When faced with the choice between strengthening a weakness, or doubling down on a strength, go for strengthening a weakness. If the Leafs never signed Tavares and instead signed a great starting goalie, and a great defender, we might not be talking about what could have been, and what was.
The good thing is, the Montreal Canadiens seem to already be looking at depleting an area of strength to address an area of weakness.
Think of the current Canadiens team. What is their biggest strength? The young defence, without question. With prospects like Logan Mailloux, Lane Hutson and David Reinbacher along with young established NHL players Kaiden Guhle, Jordan Harris and Arber Xhekaj, along with many more not mentioned (Struble, Baron etc.). The back end is looking a bit crowded.
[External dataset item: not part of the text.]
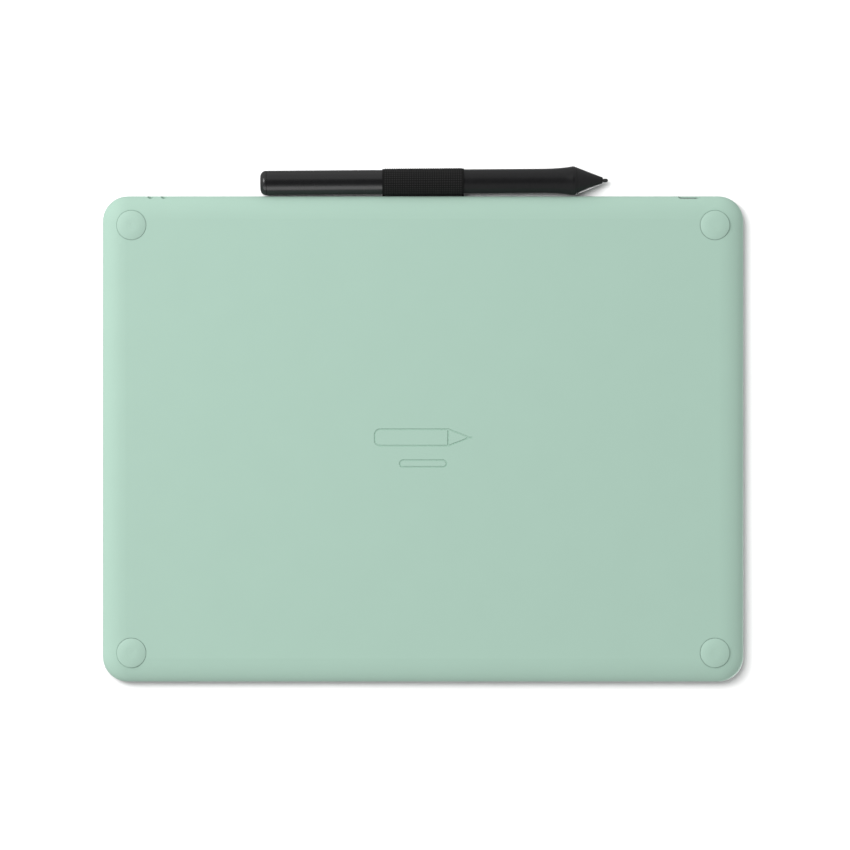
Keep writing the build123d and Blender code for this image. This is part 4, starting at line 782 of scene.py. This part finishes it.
class TABLET_OT_key_marks(bpy.types.Operator):
    """Raise a touch bar on each shortcut key and a ring on the power button"""

    bl_idname = "tablet.key_marks"
    bl_label = "Key marks"

    def execute(self, context):
        sizes = context.scene.tablet_sizes
        half_length = sizes.key_bar / 2
        half_width = sizes.key_bar_width / 2
        first_centre = centre_of("shortcut_key_1")
        first = rounded_bar("key_1_touch_bar",
                            (first_centre.x - half_length, first_centre.y - half_width, -MARK_ROOT),
                            (first_centre.x + half_length, first_centre.y + half_width,
                             sizes.key_bar_height),
                            sizes.key_bar_height * 0.6)
        lay_on(first, "shortcut_key_1")
        bars = [first]
        for number in (2, 3, 4):
            shift = centre_of(f"shortcut_key_{number}") - first_centre
            shift.z = 0.0
            bars.append(copied(first, f"key_{number}_touch_bar", Matrix.Translation(shift)))
        for number, bar in enumerate(bars, start=1):
            finished(bar, f"key_{number}", "key_plastic")
        self.power_ring(sizes)
        return {"FINISHED"}

    @staticmethod
    def power_ring(sizes):
        """An open ring with a stroke in its gap, as one raised piece."""
        centre = centre_of("power_button")
        ring_radius = sizes.ring_radius
        stroke = sizes.ring_stroke
        gap = sizes.ring_gap
        low_z = -MARK_ROOT
        high_z = sizes.key_bar_height * 0.8
        start = math.pi / 2 + gap / 2
        deselect_all()
        bpy.ops.mesh.primitive_plane_add(size=1.0, location=(0.0, 0.0, 0.0))
        ring = bpy.context.object
        ring.name = "power_ring_mark"
        ring.data.name = "power_ring_mark"
        section = Matrix.Rotation(start, 4, "Z") @ Matrix.Translation(
            (ring_radius, 0.0, (low_z + high_z) / 2)) @ Matrix.Rotation(math.pi / 2, 4, "X")
        ring.data.transform(section @ Matrix.Diagonal((stroke, high_z - low_z, 1.0, 1.0)))
        ring.data.transform(Matrix.Translation((centre.x, centre.y, 0.0)))
        bpy.ops.object.mode_set(mode="EDIT")
        bpy.ops.mesh.select_all(action="SELECT")
        bpy.ops.mesh.spin(steps=36, angle=2 * math.pi - gap, center=(centre.x, centre.y, 0.0),
                          axis=(0.0, 0.0, 1.0), dupli=False)
        bpy.ops.mesh.select_all(action="SELECT")
        bpy.ops.mesh.remove_doubles(threshold=SAME_PLACE)
        bpy.ops.object.mode_set(mode="OBJECT")
        close_and_face_out(ring)
        stroke_start = centre.y + ring_radius * 0.35
        stroke_end = centre.y + ring_radius * 1.25
        bar = rounded_bar("power_stroke", (centre.x - stroke / 2, stroke_start, low_z),
                          (centre.x + stroke / 2, stroke_end, high_z), 0.03 * MM)
        deselect_all()
        bar.select_set(True)
        ring.select_set(True)
        bpy.context.view_layer.objects.active = ring
        bpy.ops.object.join()
        lay_on(ring, "power_button")
        finished(ring, "power_key", "key_plastic")


def close_and_face_out(piece):
    """Fills open ends and turns every face outwards."""
    deselect_all()
    piece.select_set(True)
    bpy.context.view_layer.objects.active = piece
    bpy.ops.object.mode_set(mode="EDIT")
    bpy.ops.mesh.select_mode(type="EDGE")
    bpy.ops.mesh.select_all(action="DESELECT")
    mesh = bmesh.from_edit_mesh(piece.data)
    open_edges = [edge for edge in mesh.edges if edge.is_boundary]
    bmesh.ops.holes_fill(mesh, edges=open_edges, sides=8)
    bmesh.ops.recalc_face_normals(mesh, faces=mesh.faces)
    bmesh.update_edit_mesh(piece.data)
    bpy.ops.object.mode_set(mode="OBJECT")


class TABLET_OT_socket_contacts(bpy.types.Operator):
    """Lay the gold contacts on the data socket's tongue"""

    bl_idname = "tablet.socket_contacts"
    bl_label = "Socket contacts"

    def execute(self, context):
        low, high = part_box("data_socket_tongue")
        sizes = context.scene.tablet_sizes
        count = sizes.contact_count
        pitch = (high.x - low.x) / count
        width = pitch / 2
        first_x = low.x + pitch / 2
        back_y = low.y + 0.4 * MM
        mouth_y = high.y - 0.25 * MM
        sunk_z = low.z + 0.02 * MM
        first = rounded_bar("socket_contact_1",
                            (first_x - width / 2, back_y, low.z - sizes.contact_thickness),
                            (first_x + width / 2, mouth_y, sunk_z), 0.005 * MM)
        gold = contact_gold().material
        contacts = [first]
        for number in range(1, count):
            shift = Matrix.Translation((pitch * number, 0.0, 0.0))
            contacts.append(copied(first, f"socket_contact_{number + 1}", shift))
        for contact in contacts:
            finished(contact, "tablet", "copper", gold)
        return {"FINISHED"}


class TABLET_OT_finishes(bpy.types.Operator):
    """Give every part of the tablet and the pen its finish"""

    bl_idname = "tablet.finishes"
    bl_label = "Finishes"

    def execute(self, context):
        for node in frame["nodes"].values():
            for index, material in enumerate(list(node.data.materials)):
                slot = material.name.split(".")[0]
                if slot not in FINISHES:
                    raise RuntimeError(f"{node.name} has the unknown slot {slot}")
                node.data.materials[index] = finish_for(slot)
        return {"FINISHED"}


# ---------------------------------------------------------------- studio
KEY_WAY = Vector((0.63, 0.36, -0.68))         # from the tablet towards its key light
FLOOD_WAY = Vector((0.36, 0.48, -0.80))       # and towards the backdrop's light
TOP_WAY = Vector((-0.7, -0.5, 1.2))           # and towards the light over the drawing side
LIGHT_DISTANCE = 1.35
KEY_SIZE = 0.55
FLOOD_SIZE = 1.1
TOP_SPREAD = math.radians(40.0)
STRIP_SLANT = math.radians(57.0)              # from straight below, towards the tablet's near side
STRIP_DISTANCE = 0.6
STRIP_LENGTH = 1.2
STRIP_WIDTH = 0.36
STAGE_SIZE = 6.0
STAGE_COLOUR = (0.8, 0.8, 0.8)
BACKDROP_GAP = 0.1 * MM                       # backdrop over the drawing side
AIM_SHIFT = Vector((-0.78 * MM, 5.73 * MM, 0.0))     # view's middle from the back cover's middle


def one_sided(name, colour, roughness):
    """A pale surface that is seen from its front only."""
    finish = Finish(name, colour, roughness)
    finish.tint(finish.noise(40 * MM), 0.01)
    tree = finish.tree
    geometry = finish.node("ShaderNodeNewGeometry")
    clear = finish.node("ShaderNodeBsdfTransparent")
    mix = finish.node("ShaderNodeMixShader")
    tree.links.new(geometry.outputs["Backfacing"], mix.inputs["Fac"])
    tree.links.new(finish.shader.outputs["BSDF"], mix.inputs[1])
    tree.links.new(clear.outputs["BSDF"], mix.inputs[2])
    tree.links.new(mix.outputs["Shader"], tree.nodes["Material Output"].inputs["Surface"])
    return finish.material


def stage_plane(name, height, size, facing_down, colour):
    """A plane of the studio that lights and other surfaces don't notice."""
    deselect_all()
    bpy.ops.mesh.primitive_plane_add(size=size, location=(0.0, 0.0, height))
    plane = bpy.context.object
    plane.name = name
    bpy.ops.object.transform_apply(location=True, rotation=True, scale=True)
    if facing_down:
        plane.data.flip_normals()
    plane.data.materials.append(one_sided(name + "_paper", colour, 0.9))
    plane.visible_shadow = False
    plane.visible_diffuse = False
    plane.visible_glossy = False
    plane.visible_transmission = False
    return plane


def soft_light(name, place, aim, size, power, size_y=None):
    """A rectangular soft box at a place, turned to its aim."""
    data = bpy.data.lights.new(name, "AREA")
    data.shape = "RECTANGLE"
    data.size = size
    data.size_y = size_y or size
    data.energy = power
    light = bpy.data.objects.new(name, data)
    light.location = place
    light.rotation_mode = "QUATERNION"
    light.rotation_quaternion = (Vector(aim) - Vector(place)).to_track_quat("-Z", "Y")
    bpy.context.scene.collection.objects.link(light)
    return light


def soft_sun(name, way, strength, spread):
    """An even light from far away, from one way, with soft shadows."""
    data = bpy.data.lights.new(name, "SUN")
    data.energy = strength
    data.angle = spread
    light = bpy.data.objects.new(name, data)
    light.rotation_mode = "QUATERNION"
    light.rotation_quaternion = (-Vector(way)).to_track_quat("-Z", "Y")
    bpy.context.scene.collection.objects.link(light)
    return light


def light_only(light, receivers):
    """A light that only these objects receive."""
    lit = bpy.data.collections.new(f"lit_by_{light.name}")
    for receiver in receivers:
        lit.objects.link(receiver)
    light.light_linking.receiver_collection = lit


def light_tent(brightness):
    """White walls, brighter on the key light's side, dimmer overhead, dark straight below."""
    world = bpy.data.worlds.new("light_tent")
    bpy.context.scene.world = world
    world.use_nodes = True
    tree = world.node_tree
    direction = tree.nodes.new("ShaderNodeTexCoord").outputs["Generated"]

    def along(axis):
        """How far the direction points along an axis."""
        dot = tree.nodes.new("ShaderNodeVectorMath")
        dot.operation = "DOT_PRODUCT"
        dot.inputs[1].default_value = axis
        tree.links.new(direction, dot.inputs[0])
        return dot.outputs["Value"]

    def ramp(value, start, stop, low, high):
        """A smooth change from low to high."""
        spread = tree.nodes.new("ShaderNodeMapRange")
        spread.interpolation_type = "SMOOTHSTEP"
        for name, number in (("From Min", start), ("From Max", stop), ("To Min", low), ("To Max", high)):
            spread.inputs[name].default_value = number
        tree.links.new(value, spread.inputs["Value"])
        return spread.outputs["Result"]

    def product(first, second):
        """Two factors multiplied."""
        times = tree.nodes.new("ShaderNodeMath")
        times.operation = "MULTIPLY"
        tree.links.new(first, times.inputs[0])
        tree.links.new(second, times.inputs[1])
        return times.outputs["Value"]

    opening_rim = math.cos(math.radians(36.0))
    opening_middle = math.cos(math.radians(14.0))
    dark = 0.02
    down = along((0.0, 0.0, -1.0))
    opening = ramp(down, opening_rim, opening_middle, brightness, dark)
    overhead = ramp(down, -0.4, -0.05, 0.5, 1.0)
    sideways = ramp(along((0.8, 0.6, 0.0)), -1.0, 1.0, 0.83, 1.17)
    strength = product(product(opening, overhead), sideways)
    tree.links.new(strength, tree.nodes["Background"].inputs["Strength"])
    tree.nodes["Background"].inputs["Color"].default_value = (1.0, 1.0, 1.0, 1.0)


class TABLET_OT_studio(bpy.types.Operator):
    """Set up the pale floor, the backdrop over the drawing side, the lights and the camera"""

    bl_idname = "tablet.studio"
    bl_label = "Studio"

    def execute(self, context):
        scene = context.scene
        studio = scene.tablet_studio
        scene.view_settings.view_transform = "Standard"
        low, _ = CAD_BOX
        tablet_middle = centre_of("back_cover")
        face_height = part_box("front_cover")[1].z
        stage_plane("desk", 0.0, STAGE_SIZE, False, STAGE_COLOUR)
        backdrop = stage_plane("backdrop", face_height + BACKDROP_GAP, STAGE_SIZE, True, STAGE_COLOUR)
        light_tent(studio.tent_light)
        key_place = tablet_middle + KEY_WAY.normalized() * LIGHT_DISTANCE
        soft_light("key_light", key_place, tablet_middle, KEY_SIZE, studio.key_power)
        flood_place = tablet_middle + FLOOD_WAY.normalized() * LIGHT_DISTANCE
        flood = soft_light("backdrop_flood", flood_place, tablet_middle, FLOOD_SIZE, studio.flood_power)
        light_only(flood, [backdrop])
        barrel = [frame["nodes"][name] for name in ("pen_rear_barrel", "pen_end_cap")]
        pen_middle = centre_of("pen_rear_barrel")
        strip_way = Vector((0.0, -math.sin(STRIP_SLANT), -math.cos(STRIP_SLANT)))
        strip = soft_light("barrel_strip", pen_middle + strip_way * STRIP_DISTANCE, pen_middle,
                           STRIP_LENGTH, studio.strip_power, size_y=STRIP_WIDTH)
        light_only(strip, barrel)
        soft_sun("top_light", TOP_WAY, studio.top_strength, TOP_SPREAD)
        data = bpy.data.cameras.new("view")
        data.lens = studio.lens
        data.sensor_width = 36.0
        camera = bpy.data.objects.new("view", data)
        aim = tablet_middle + AIM_SHIFT
        camera.location = (aim.x, aim.y, low.z - studio.view_distance)
        camera.rotation_euler = (0.0, math.pi, 0.0)
        scene.collection.objects.link(camera)
        scene.camera = camera
        return {"FINISHED"}


# ---------------------------------------------------------------- panel and registration
STEPS = ("finishes", "ribbon", "sheet_marks", "key_marks", "socket_contacts", "studio")


class TABLET_PT_looks(bpy.types.Panel):
    """Steps and settings of the tablet's looks"""

    bl_idname = "TABLET_PT_looks"
    bl_label = "Drawing Tablet"
    bl_space_type = "VIEW_3D"
    bl_region_type = "UI"
    bl_category = "Drawing Tablet"

    def draw(self, context):
        column = self.layout.column(align=True)
        for step in STEPS:
            column.operator(f"tablet.{step}")
        for group in (context.scene.tablet_colours, context.scene.tablet_sizes, context.scene.tablet_studio):
            box = self.layout.box()
            for name in group.bl_rna.properties.keys():
                if name not in ("rna_type", "name"):
                    box.prop(group, name)


CLASSES = (
    TabletColours,
    TabletSizes,
    TabletStudio,
    TABLET_OT_finishes,
    TABLET_OT_ribbon,
    TABLET_OT_sheet_marks,
    TABLET_OT_key_marks,
    TABLET_OT_socket_contacts,
    TABLET_OT_studio,
    TABLET_PT_looks,
)


def register():
    """Registers the classes and hangs the settings on the scene."""
    for cls in CLASSES:
        bpy.utils.register_class(cls)
    bpy.types.Scene.tablet_colours = PointerProperty(type=TabletColours)
    bpy.types.Scene.tablet_sizes = PointerProperty(type=TabletSizes)
    bpy.types.Scene.tablet_studio = PointerProperty(type=TabletStudio)


def unregister():
    """Takes back what register did."""
    del bpy.types.Scene.tablet_studio
    del bpy.types.Scene.tablet_sizes
    del bpy.types.Scene.tablet_colours
    for cls in reversed(CLASSES):
        bpy.utils.unregister_class(cls)


def main():
    """Builds the looks, step by step."""
    register()
    for step in STEPS:
        getattr(bpy.ops.tablet, step)()


if __name__ == "__main__":
    main()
But goal-scoring and veteran forwards? That is a little thinner. Brendan Gallagher is great, but he isn't even close to the player he once was. Josh Anderson is fast and big, and that's about it. Christian Dvorak is there. So, the Canadiens took from one of their strengths and added to their weakness.
The Canadiens traded for veteran goal-scorer Patrik Laine for young defender Jordan Harris. If the Montreal Canadiens went with the Toronto Maple Leafs school of team-building, they would just pay all their existing defenders a lot of money, and throw a bunch of money at someone like Moritz Seider or something.
The fact that the Canadiens are putting these roster moves together, even in a relatively small move like Laine for Harris, it shows that the Canadiens' brass and team are thinking the right way and making the right moves. It puts them one step above the Toronto Maple Leafs, and that brings great hope for the future.